Bacaan Kedua:2Kor. 5:14-17
Paulus menyadari panggilannya sebagai murid Kristus membuatnya menjadi
manusia baru. Paulus meninggalkan kehendaknya sendiri dan membiarkan dirinya
masuk dalam kehendak dan kekuasaan Kristus. Berpikir dan bertindak dalam
Kristus merupakan ciri manusia baru yang membentuk umat beriman.
Bacaan Injil: Mrk. 4: 35-40
Kutipan yang dibaca pada Minggu ini masih bagian awal karya Yesus. Yesus
dikisahkan dalam Markus, sesudah memanggil dua belas rasul-Nya di tepi danau
(daerah Galilea) Yesus melanjutkan berkarya dengan menyembuhkan orang yang
kerasukan setan dan mengajar (Mrk 3:13 – 4:34). Semakin banyak orang yang
mengerumuni Yesus untuk sekedar melihat Yesus atau hendak mendengarkan ajaran
yang disampaikan Yesus. Situasi ini tentu secara manusiawi telah menguras
tenaga Yesus dan Ia ingin menyingkir ke seberang danau untuk beristirahat.

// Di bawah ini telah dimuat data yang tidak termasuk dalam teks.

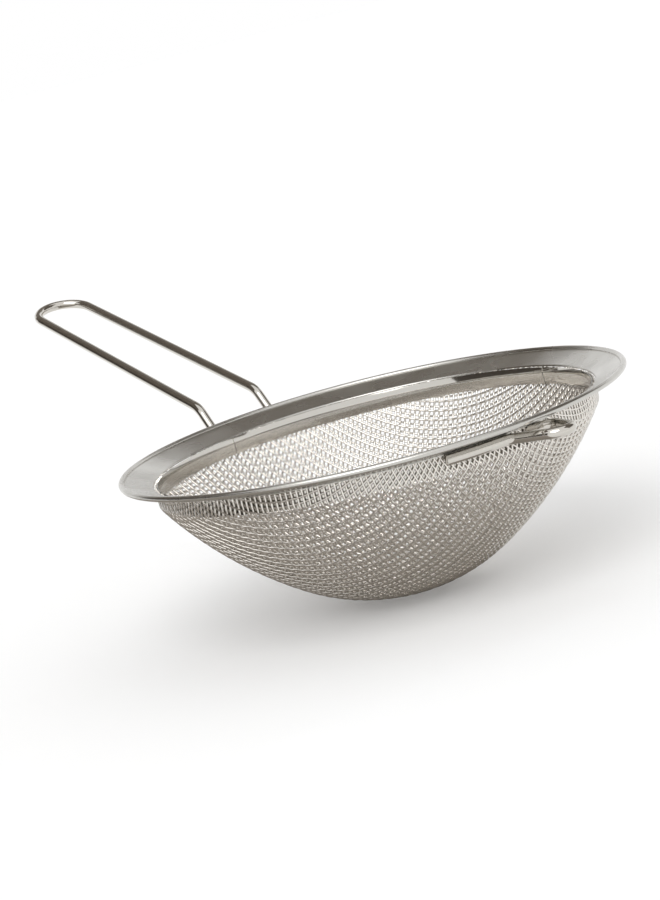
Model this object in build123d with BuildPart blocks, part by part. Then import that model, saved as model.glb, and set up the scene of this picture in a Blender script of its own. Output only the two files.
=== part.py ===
from build123d import *
import math
import os

os.makedirs("parts", exist_ok=True)

# Tea strainer: a domed wire-cloth basket clamped in a wide sheet-steel rim, with a
# looped wire handle and, opposite it, a wire rest hook.
# Units are mm and +Z is up. The origin is on the bowl's axis, in the plane where the
# hook and the handle legs sit on the rim of a cup. The handle points along -X.

# Driving sizes
RIM_DIA = 90.0            # over the rolled edge
BEAD_DIA = 1.05           # rolled edge of the rim
SHEET_T = 0.3             # rim sheet
FLANGE_WIDTH = 5.8        # rolled edge to bowl mouth, measured flat
FLANGE_DROP = 1.75        # how far the rim slopes down towards the bowl
LIP_DROP = 0.2            # short turned-down inner edge of the rim
FOLD_RADIUS = 0.25        # bend between the sloping rim and its lip
CLOTH_T = 0.6             # two crossing wires of the cloth
BAND_T = 0.3              # inner retaining band
BAND_HEIGHT = 3.1
BAND_RECESS = 0.1         # band and cloth edge stand this far below the fold
BOWL_DEPTH = 31.0         # rolled edge centre to the lowest point of the cloth
BOWL_NOSE_R = 35.0        # round bottom of the bowl
BOWL_SIDE_R = 72.0        # flatter side of the bowl
WIRE_DIA = 1.8            # handle and hook wire
HANDLE_REACH = 113.9      # bowl axis to the centre line of the handle's end
HANDLE_LIFT = 23.1        # handle's end above the rolled edge
LEG_HALF_ROOT = 6.4       # half the spacing of the handle legs at the rim
LEG_HALF_END = 5.6        # half the spacing where the round end begins
KINK_OUT = 4.5            # handle kink, outwards from the rolled edge
KINK_LIFT = 3.55          # handle kink, above the rolled edge
LEG_BEND_R = 5.0
HOOK_TURN = 7.0           # degrees round the rim from straight opposite the handle
HOOK_REACH = 3.2          # hook's centre line beyond the rim
HOOK_HALF_ROOT = 4.6
HOOK_HALF_TIP = 2.5
HOOK_BEND_R = 2.0
FOOT_OUT_DEG = 17.0       # welded foot turned outwards along the collar
FOOT_IN_DEG = 6.5         # welded foot turned inwards under the hook

# Fits
WIRE_GAP = 0.05           # wires pass this far below the rim sheet
BEAD_GAP = 0.15           # handle legs bend this far clear of the rolled edge
WELD_SINK = 0.1           # flat of the welded contact between wire and collar

# Derived sizes
RIM_R = RIM_DIA / 2
BEAD_R = BEAD_DIA / 2
WIRE_R = WIRE_DIA / 2
BEAD_C = RIM_R - BEAD_R
MOUTH_R = RIM_R - FLANGE_WIDTH
CLOTH_R = MOUTH_R
BAND_OUT_R = CLOTH_R - CLOTH_T
BAND_IN_R = BAND_OUT_R - BAND_T
FOLD_C = MOUTH_R + SHEET_T / 2
FLANGE_ANGLE = math.atan2(FLANGE_DROP, BEAD_C - FOLD_C)
SLOPE = math.tan(FLANGE_ANGLE)
HALF_RISE = SHEET_T / 2 / math.cos(FLANGE_ANGLE)
LIP_BOTTOM = -FLANGE_DROP - LIP_DROP
FOOT_R = CLOTH_R + WIRE_R - WELD_SINK
LIP_MISS = FOOT_R - MOUTH_R - SHEET_T   # sideways from the lip's corner to the feet
HOOK_Z = LIP_BOTTOM - math.sqrt((WIRE_R + WIRE_GAP) ** 2 - LIP_MISS**2)
RIM_Z = WIRE_R - HOOK_Z   # rolled edge centre above the origin plane
BAND_TOP = -FLANGE_DROP - BAND_RECESS
BAND_BOTTOM = BAND_TOP - BAND_HEIGHT


def up(z):
    """Height above the origin plane of a height given from the rolled edge."""
    return RIM_Z + z


# Rim: rolled edge, sloping flange and short lip, turned about the bowl's axis
def sheet_top(r):
    return (r - BEAD_C) * SLOPE + HALF_RISE


def sheet_under(r):
    return (r - BEAD_C) * SLOPE - HALF_RISE


with BuildPart() as rim_flange:
    with BuildSketch(Plane.XZ):
        with BuildLine():
            Polyline(
                (BEAD_C, up(sheet_top(BEAD_C))),
                (MOUTH_R, up(sheet_top(MOUTH_R))),
                (MOUTH_R, up(LIP_BOTTOM)),
                (MOUTH_R + SHEET_T, up(LIP_BOTTOM)),
                (MOUTH_R + SHEET_T, up(sheet_under(MOUTH_R + SHEET_T))),
                (BEAD_C, up(sheet_under(BEAD_C))),
                close=True,
            )
        make_face()
        with Locations((BEAD_C, up(0))):
            Circle(BEAD_R)
    revolve(axis=Axis.Z)
    fold = rim_flange.edges().filter_by(GeomType.CIRCLE).filter_by(
        lambda e: abs(e.radius - MOUTH_R) < SHEET_T / 10
    )
    fillet(fold.sort_by(Axis.Z)[-1], radius=FOLD_RADIUS)
rim_flange.part.label = "rim_flange"

# Inner band that clamps the cloth against the lip
with BuildPart() as retaining_band:
    with BuildSketch(Plane.XY.offset(up(BAND_BOTTOM))):
        Circle(BAND_OUT_R)
        Circle(BAND_IN_R, mode=Mode.SUBTRACT)
    extrude(amount=BAND_HEIGHT)
retaining_band.part.label = "retaining_band"


# Basket: a straight collar round the band, then a flatter side and a round bottom
def arc_at(centre, radius, angle):
    return (centre[0] + radius * math.cos(angle), centre[1] + radius * math.sin(angle))


# The side's arc leaves the band's lower corner and runs smoothly into the round bottom
NOSE_C = (0.0, BOWL_NOSE_R - BOWL_DEPTH)
fall = BAND_BOTTOM - NOSE_C[1]
reach = math.hypot(BAND_OUT_R, fall)
spread = BOWL_SIDE_R - BOWL_NOSE_R
along = (spread**2 - (BOWL_SIDE_R - CLOTH_T) ** 2 + reach**2) / (2 * reach)
across = math.sqrt(spread**2 - along**2)
SIDE_C = (
    (along * BAND_OUT_R - across * fall) / reach,
    NOSE_C[1] + (along * fall + across * BAND_OUT_R) / reach,
)
BLEND = math.atan2(NOSE_C[1] - SIDE_C[1], NOSE_C[0] - SIDE_C[0])


def bowl_line(inset):
    """Collar, side and bottom of the cloth, inset from its outer face."""
    radius = CLOTH_R - inset
    side_r = BOWL_SIDE_R - inset
    nose_r = BOWL_NOSE_R - inset
    start = -math.acos((radius - SIDE_C[0]) / side_r)
    corner = arc_at(SIDE_C, side_r, start)
    side_mid = arc_at(SIDE_C, side_r, (start + BLEND) / 2)
    side_end = arc_at(SIDE_C, side_r, BLEND)
    nose_mid = arc_at(NOSE_C, nose_r, (BLEND - math.pi / 2) / 2)
    nose_end = (0.0, NOSE_C[1] - nose_r)
    points = [(radius, BAND_TOP), corner, side_mid, side_end, nose_mid, nose_end]
    return [(r, up(z)) for r, z in points]


with BuildPart() as mesh_basket:
    with BuildSketch(Plane.XZ):
        with BuildLine():
            ends = []
            for inset in (0.0, CLOTH_T):
                top, corner, side_mid, side_end, nose_mid, nose_end = bowl_line(inset)
                Line(top, corner)
                ThreePointArc(corner, side_mid, side_end)
                ThreePointArc(side_end, nose_mid, nose_end)
                ends.append((top, nose_end))
            Line(ends[0][0], ends[1][0])
            Line(ends[0][1], ends[1][1])
        make_face()
    revolve(axis=Axis.Z)
mesh_basket.part.label = "mesh_basket"

# Handle: one wire, up over the rolled edge from the collar, out to a round end and back
BEAD_AT_LEG = math.sqrt(BEAD_C**2 - (LEG_HALF_ROOT - WIRE_R) ** 2)
BEAD_PASS = BEAD_R + WIRE_R + BEAD_GAP
KINK = (BEAD_AT_LEG + BEAD_R + KINK_OUT, KINK_LIFT)
to_bead = math.atan2(KINK[1], KINK[0] - BEAD_AT_LEG)
steep = to_bead + math.asin(BEAD_PASS / math.hypot(KINK[0] - BEAD_AT_LEG, KINK[1]))
under_x = BEAD_AT_LEG + BEAD_PASS * math.sin(FLANGE_ANGLE)
under_z = -BEAD_PASS * math.cos(FLANGE_ANGLE)
drop = KINK[1] - under_z - (KINK[0] - under_x) * math.tan(FLANGE_ANGLE)
knee_run = drop / (math.tan(steep) - math.tan(FLANGE_ANGLE))
KNEE = (KINK[0] - knee_run, KINK[1] - knee_run * math.tan(steep))
ROOT_X = CLOTH_R - 2 * WIRE_R
ROOT = (ROOT_X, under_z - (under_x - ROOT_X) * math.tan(FLANGE_ANGLE))
SLANT = math.atan2(HANDLE_LIFT - KINK[1], HANDLE_REACH - KINK[0])
BEND_X = HANDLE_REACH - LEG_HALF_END * math.cos(SLANT)
BEND = (BEND_X, KINK[1] + (BEND_X - KINK[0]) * math.tan(SLANT))


def leg_half(x):
    """Half the leg spacing, narrowing evenly from the rim to the round end."""
    part = (x - BEAD_AT_LEG) / (BEND_X - BEAD_AT_LEG)
    return LEG_HALF_ROOT + (LEG_HALF_END - LEG_HALF_ROOT) * part


def leg_points(side):
    return [(-x, side * leg_half(x), up(z)) for x, z in (ROOT, KNEE, KINK, BEND)]


with BuildPart() as handle_wire:
    with BuildLine() as handle_path:
        near_leg = leg_points(-1)
        far_leg = leg_points(1)
        heading = Vector(*near_leg[3]) - Vector(*near_leg[2])
        FilletPolyline(*near_leg, radius=LEG_BEND_R)
        TangentArc(near_leg[3], far_leg[3], tangent=heading)
        FilletPolyline(*reversed(far_leg), radius=LEG_BEND_R)
    with BuildSketch(Plane(handle_path.wire() @ 0, z_dir=handle_path.wire() % 0)):
        Circle(WIRE_R)
    sweep(path=handle_path.wire())
    with Locations((0, 0, up(BAND_BOTTOM))):
        Cylinder(CLOTH_R, BOWL_DEPTH, mode=Mode.SUBTRACT)
handle_wire.part.label = "handle_wire"

# Rest hook: a tapering wire loop that reaches out under the rim, its feet on the collar
TIP_X = RIM_R + HOOK_REACH - HOOK_HALF_TIP
ROOT_ANGLE = math.degrees(math.asin(HOOK_HALF_ROOT / FOOT_R))

with BuildPart() as rest_hook:
    with BuildLine(Plane.XY.offset(up(HOOK_Z))) as hook_path:
        root_x = FOOT_R * math.cos(math.radians(ROOT_ANGLE))
        tip = (TIP_X + HOOK_HALF_TIP, 0)
        CenterArc((0, 0), FOOT_R, -ROOT_ANGLE - FOOT_OUT_DEG, FOOT_OUT_DEG)
        Line((root_x, -HOOK_HALF_ROOT), (TIP_X, -HOOK_HALF_TIP))
        ThreePointArc((TIP_X, -HOOK_HALF_TIP), tip, (TIP_X, HOOK_HALF_TIP))
        Line((TIP_X, HOOK_HALF_TIP), (root_x, HOOK_HALF_ROOT))
        CenterArc((0, 0), FOOT_R, ROOT_ANGLE, -FOOT_IN_DEG)
        roots = hook_path.vertices().filter_by(
            lambda v: abs(abs(v.Y) - HOOK_HALF_ROOT) < WELD_SINK and v.X > root_x - WELD_SINK
        )
        fillet(roots, radius=HOOK_BEND_R)
    hook_wire = hook_path.wire()
    with BuildSketch(Plane(hook_wire @ 0, z_dir=hook_wire % 0)):
        Circle(WIRE_R)
    sweep(path=hook_wire)
    with Locations((0, 0, up(BAND_BOTTOM))):
        Cylinder(CLOTH_R, BOWL_DEPTH, mode=Mode.SUBTRACT)
rest_hook.part = rest_hook.part.rotate(Axis.Z, HOOK_TURN)
rest_hook.part.label = "rest_hook"

pieces = (rim_flange, retaining_band, mesh_basket, handle_wire, rest_hook)
for piece in pieces:
    export_step(piece.part, f"parts/{piece.part.label}.step")
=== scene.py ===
import math

import bmesh
import bpy
import numpy as np
from mathutils import Matrix, Vector


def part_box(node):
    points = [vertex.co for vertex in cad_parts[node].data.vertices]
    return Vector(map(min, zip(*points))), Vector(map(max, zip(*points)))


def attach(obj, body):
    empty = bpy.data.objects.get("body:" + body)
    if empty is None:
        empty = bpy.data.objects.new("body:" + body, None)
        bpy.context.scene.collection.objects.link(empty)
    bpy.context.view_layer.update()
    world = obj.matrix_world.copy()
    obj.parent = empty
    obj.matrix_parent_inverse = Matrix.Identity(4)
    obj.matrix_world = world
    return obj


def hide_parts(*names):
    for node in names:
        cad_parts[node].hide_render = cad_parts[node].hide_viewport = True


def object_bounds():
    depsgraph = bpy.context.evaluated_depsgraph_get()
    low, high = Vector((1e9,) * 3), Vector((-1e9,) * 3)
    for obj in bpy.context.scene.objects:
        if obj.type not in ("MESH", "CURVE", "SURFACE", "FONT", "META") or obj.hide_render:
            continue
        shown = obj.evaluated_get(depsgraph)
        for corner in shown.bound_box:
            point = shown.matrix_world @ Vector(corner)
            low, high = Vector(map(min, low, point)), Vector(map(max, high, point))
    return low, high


# %% [markdown]
# ## A tea strainer
# The strainer is a bowl of woven steel wire held in a wide sheet-steel rim. A band inside
# the mouth clamps the cloth, one bent wire makes the handle, and a small wire hook stands
# opposite it. The sheet and the thick wires come straight from the CAD model, which is
# exact for such plain shapes. The cloth is the one piece that CAD leaves as a plain shell,
# so it is woven here, wire by wire. All lengths are in metres and +Z is up, with the
# handle along -X and the origin where the hook and the legs would sit on a cup.

# %% The CAD model as the frame
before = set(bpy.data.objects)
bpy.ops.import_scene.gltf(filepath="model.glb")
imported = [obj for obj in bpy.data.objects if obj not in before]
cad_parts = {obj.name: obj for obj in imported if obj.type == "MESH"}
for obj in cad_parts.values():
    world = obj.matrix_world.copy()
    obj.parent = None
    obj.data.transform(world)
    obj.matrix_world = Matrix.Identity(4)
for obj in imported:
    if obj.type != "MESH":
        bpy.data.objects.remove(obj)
LOW_BEFORE, HIGH_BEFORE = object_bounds()
MM = 0.001
print("CAD pieces:", sorted(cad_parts))
print("CAD box:", [round(v / MM, 2) for v in (*LOW_BEFORE, *HIGH_BEFORE)], "mm")

# %% [markdown]
# ## Colours and materials
# A colour is written as a hex value, as in any paint program, and one function turns it
# into the linear values that the renderer adds light with. Another small function adds a
# node with its settings and links, so that a material reads as a short list of steps. A
# third turns points and faces into a piece of sheet with smooth curves and sharp edges.
# Steel has no colour of its own under a clear coat: it is all reflection. So each finish
# below differs mainly in its roughness, which is how finely the surface was polished.

# %% Helpers for colours, nodes, materials and sheet pieces
SHARP_EDGE = math.radians(40)


def colour(hex_value):
    """The linear red, green, blue and alpha of an sRGB hex colour."""
    channels = [int(hex_value[i:i + 2], 16) / 255 for i in (1, 3, 5)]
    return (*(c / 12.92 if c <= 0.04045 else ((c + 0.055) / 1.055) ** 2.4 for c in channels), 1.0)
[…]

Selain itu, Yesus sebelumnya mengajar hanya dengan perumpamaan karena
orang-orang Farisi telah mengkritik Yesus yang menyembuhkan orang sakit pada
hari Sabat. Yesus “menyingkir” agar tidak terjadi pertentangan lebih besar lagi
karena waktunya belum tiba.
Di kisahkan dalam perjalanan ke seberang danau itu, terjadi taufan yang
dasyat sehingga ombak yang tinggi menyembur ke dalam perahu. Para murid yang
sebagian besar adalah nelayan di danau itu tahu betul resiko ombak yang dasyat
itu akan menengelamkan perahu mereka. Tak ada usaha berarti yang dapat mereka
lakukan. Mereka hanya mengusahakan keseimbangan diri dan perahu agar tidak
miring dan terpelanting. Mungkin juga sebagian berusaha mengeluarkan air yang
masuk ke dalam perahu.
Kecemasan para murid berbanding terbalik dengan Yesus yang tertidur di
buritan perahu. Yesus tidur di sebuah tilam dan tidak terganggu dengan angin
besar serta ombak yang tinggi. Kecemasan para murid berasal dari pengaloaman
manusiawi mereka sebagai nelayan. Kecemasan ini pastilah bercampur dengan emosi
yang tinggi saat melihat Yesus sedang tertidur. Kata-kata yang keluar dari para
murid adalah: “Guru, Engkau tidak peduli kalau kita binasa?”. Ungkapan ini
mengandung kecemasan dan kegeraman, cemas terhadap situasi danau yang tak
terkendali dan geram karena Yesus dengan nyenyak tertidur.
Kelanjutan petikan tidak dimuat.